There is in Switzerland a village superior even to Chamonix in grandeur of location, dominated by a mountain more imposing even than Mont Blanc. The town is Zermatt; the mountain is the Matterhorn. As we approach it, we discern only a tiny part of its environment; but could we soar aloft with the eagle, and take a bird's-eye view of it, the little village would appear to have been caught in a colossal trap of rock and ice. There is, in fact, no path to it, save over dangerous passes, or through a narrow cleft in the encircling mountains, down which a river rushes with impetuous fury; while, watching over it, like some divinely-stationed sentinel, rises the awful Matterhorn, the most unique and imposing mountain of the Alps. No view can possibly do it justice; yet, anticipate what you will, it is here impossible to be disappointed. Though every other object of the world should fail, the Matterhorn must stir the heart of the most unimpressive traveler. Not only does its icy wedge pierce the blue air at a height of fifteen thousand feet above the sea, but its gaunt, tusk-like form emerges from the surrounding glaciers with almost perpendicular sides, four thousand feet in height. It is a manifestation of the power of the Deity, beside which all the works of man dwindle to insignificance. I never grew accustomed to this, as to other mountains. No matter when I gazed upon its sharp-cut edges and its ice-bound rocks, I felt, as when I first beheld it, completely overpowered by its magnitude.

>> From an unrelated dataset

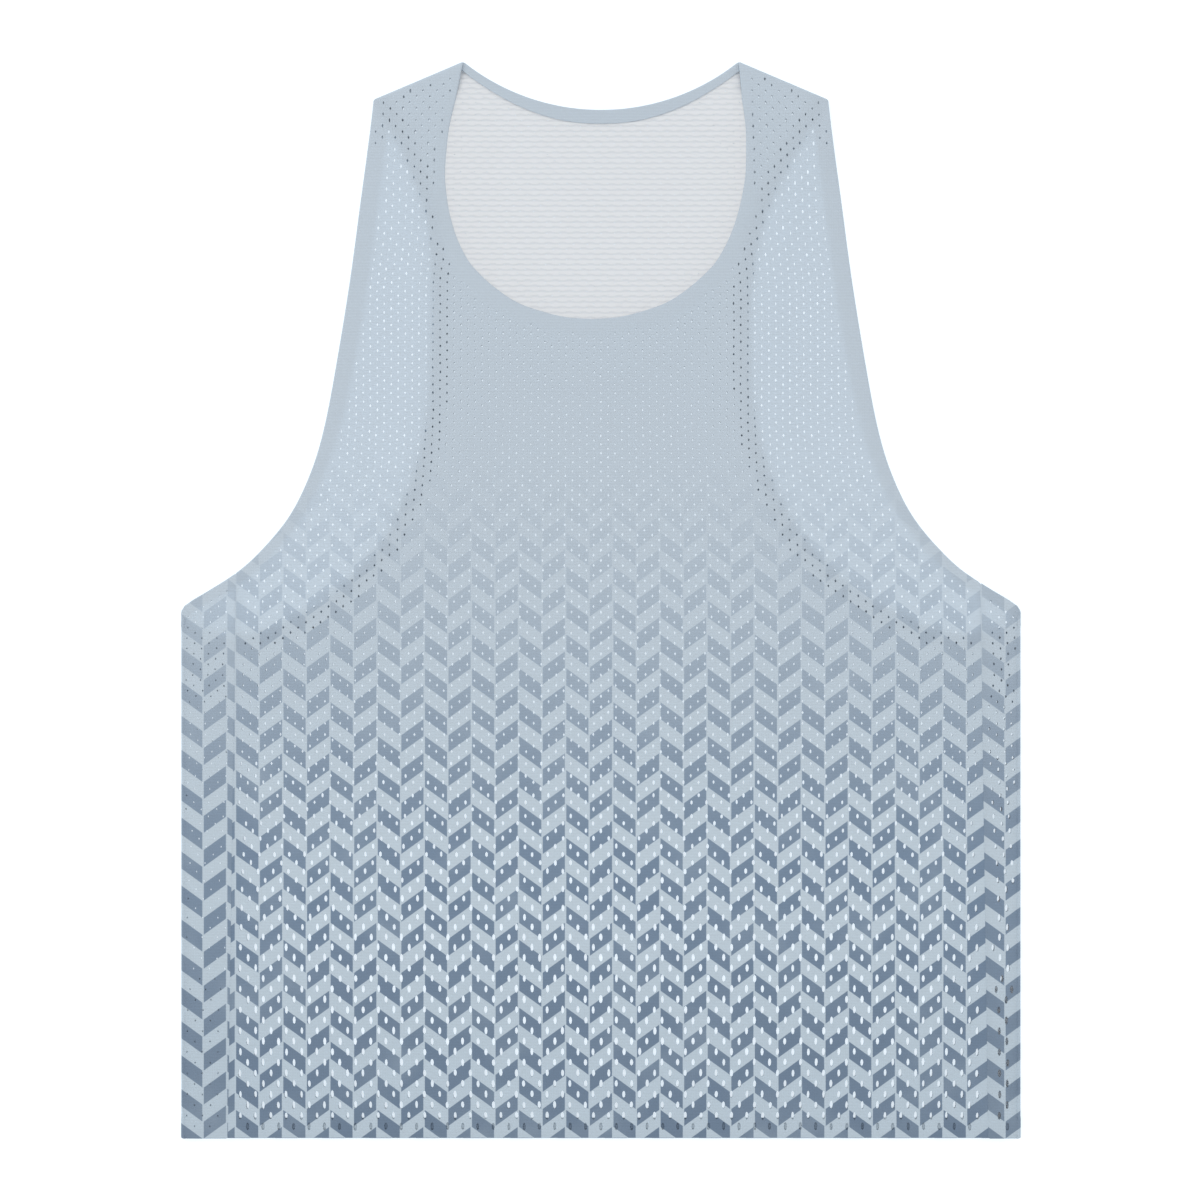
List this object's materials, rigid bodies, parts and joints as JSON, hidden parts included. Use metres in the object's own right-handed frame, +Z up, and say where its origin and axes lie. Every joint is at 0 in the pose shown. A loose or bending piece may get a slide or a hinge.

The history of this colossal pyramid is as tragic as its grim form is awe-inspiring. The mountain is known as the "Fiend of the Alps." Year after year it had been luring to itself, with fearful fascination, scores of brave men who longed to scale its appalling cliffs. Over its icy pedestal,—up its precipitous sides,—yes, even to its naked shoulders, baffled and wistful mountaineers struggled in vain. Upon its perpendicular rocks several men had all but perished; but the warnings were unheeded. At length, after persistent efforts for eleven years, the famous English mountain-climber, Whymper, gained the summit. But in return for the humiliation of this conquest the Matterhorn exacted speedy vengeance.